基于FSL数据集的去重性能分析

Deduplication Performance Analysis Based on FSL Dataset

摘要: 重复数据删除技术作为一种数据缩减技术，实现了对高度冗余数据集的压缩功能，可以有效地解决存储系统空间浪费所带来的成本开销问题。相较于过去大多针对小规模静态快照或是覆盖时间较短的快照的研究，该文基于从共享用户文件系统选取的覆盖时间较长的大规模快照，从文件、数据块以及用户的角度研究备份数据集的特征，分析不同数据分块方法、策略下去重性能的优缺点，得到最高的重复数据删除率，为未来的重复数据删除系统设计提出建议。

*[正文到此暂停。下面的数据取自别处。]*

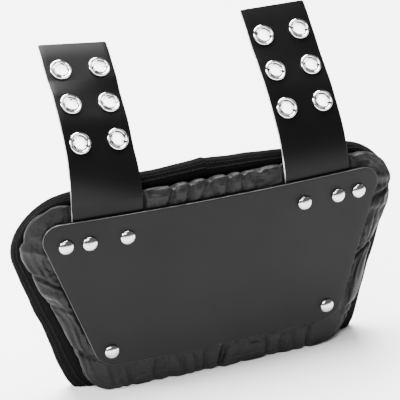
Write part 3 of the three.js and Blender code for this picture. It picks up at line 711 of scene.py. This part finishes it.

Abstract: As a data reduction technology, the deduplication technology realizes the compression function of highly redundant data sets, and can effectively solve the overhead cost which is caused by the waste of space in the storage system. Compared to the previous studies which were mainly based on small-scale static snapshots or short-coverage snapshots, the highest deduplication ratio can be achieved by using large-scale snapshots with a long-coverage time. The large-scale snapshots are selected from the shared user file system. The characteristics of backup datasets from files, data blocks, and users are studied, and the advantages and disadvantages of different data partitioning methods and strategies are analyzed. The proposed result suggests a reference for future deduplication system design.